加えて、このマンガが凄まじいのは、主人公「ペコ」の存在で。
要するに、この男は「才能」はあるが、その「才能」に甘えている存在なわけ。
徹底的に、弱者をバカにし、その「才能」のなさをコケにする。
それが、敗北を知ることで、一念発起し、最終的にはヒーローになるっていう・・・・・これだけ書くと、なんとも、よくある成長譚なわけだけども。
このマンガは、この敗北の過程・・・・あるいは、スマイルに抜かされるまでの間を執拗なまでに丁寧に描いていく。
ほんと、どん底に落ちるまで、容赦なく敗北をつきつける。
でも、よく考えてみたら、「才能」に自惚れて、相手を見下すキャラクターってのは、主人公というよりは、相手役のテンプレだ。
つまり、作中のペコが味わう屈辱は、全てこれまでのスポ根マンガで相手役が、それこそ物語の外側で味わってきた屈辱なわけだ。
まあ、このペコが一番わかりやすいと思うのだけども。
他の登場人物でも、すべて、それぞれが「才能」に対して何らかの決着をつけることを迫られる。
で、松本大洋という人が巧いのは、その決着をすべてそれぞれの敗北を通して描いたということで。
チャイナは言わずもがなだけども。
例えばドラゴンの、負けた時の表情とか。
それを見たアクマの名言「少し泣く」とか。
そういうのが「才能」を単なる物語上のアイテムではなく、キャラクターの生き方を決めてしまう、何か決定的な・・・あるいは運命的なものとして位置づける。
で。
なんだかんだあって、最終的にペコは、再びトップに上りつめる。
「おかえり、ヒーロー」という言葉を受けながら。
そこには圧倒的なカタルシスがあるわけだ。
でも、そのカタルシスは、先の台詞からもわかるように、ライバル兼親友である、スマイルの視点から描かれる。
そこには、「圧倒的な才能」に打ちのめされる幸福・・・とでも言うべきものがある。
強いはずの人が、やっぱりちゃんと強いということを、実感できる快感。
これって、つまりは、僕たち一般人・・・「才能」を持たざるもの達が、例えばプロスポーツ選手のプレイだとか、プロの作家の凄まじい作品に触れた時に感じる、ほんの数ミリの嫉妬まじりのカタルシスに似たカタルシスだろう。

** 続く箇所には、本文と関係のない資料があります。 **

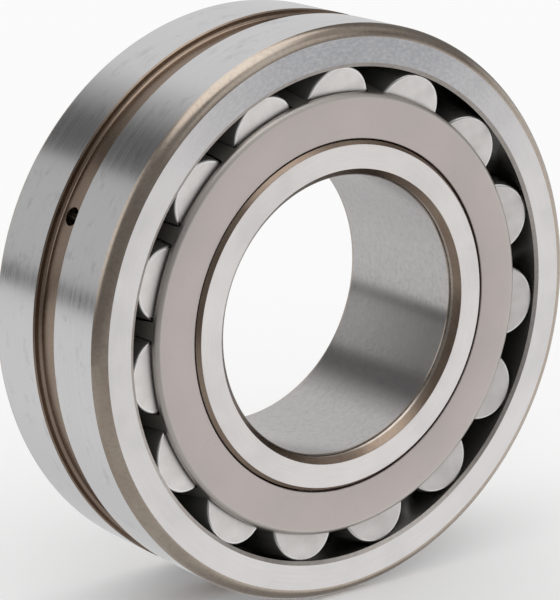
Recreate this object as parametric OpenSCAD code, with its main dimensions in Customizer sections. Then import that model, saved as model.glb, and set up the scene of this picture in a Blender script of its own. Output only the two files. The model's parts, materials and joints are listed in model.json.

先に、この物語は、「才能」を巡るあらゆるファクターを描ききったと書いたけども。
才能を描くということは、それに敗れる人を描くということでもある。
で、敗れるってことは、悔しいことではあっても不幸なことではない。
才能を描くとともに、負け方もまた、多様に多彩にそして魅力的に描いたことで、このマンガは、才能を、いわゆる「持ってる」やつと、「持っていない」やつっていう二元論で分けられるものではないってことを証明した。
才能はあるか、ないかではなくて、あるとないの間には無限のパターンがあり、グラデーションがある。
で、そのグラデーションを描いたことで、結果的にこのマンガは、スポーツマンガというよりは、「才能」を巡る全ての分野における、普遍的な物語として機能してきた。
だからこそ、連載当時から18年たった2014年にアニメ化されても、何の違和感もないのだろう。
てなわけで。
アニメはめちゃめちゃかっこいいです。
で、それを機会にあらためてピンポンの普遍性に気づいたという話。
マンガを押入れの奥にしまっちゃった人こそ是非、アニメは見るべき。
追記
松本大洋の魅力って、「瞬間」が引き伸ばされてスローモーションに感じる快感ってのがあると思うのだけども。
アニメ版はそれを凄まじく分かっている感じがしていて。
なんとも、見ていて気持ちがいい。
上で書いたような理屈とは無関係に、単純に、見心地がいいっていう意味でもオススメです。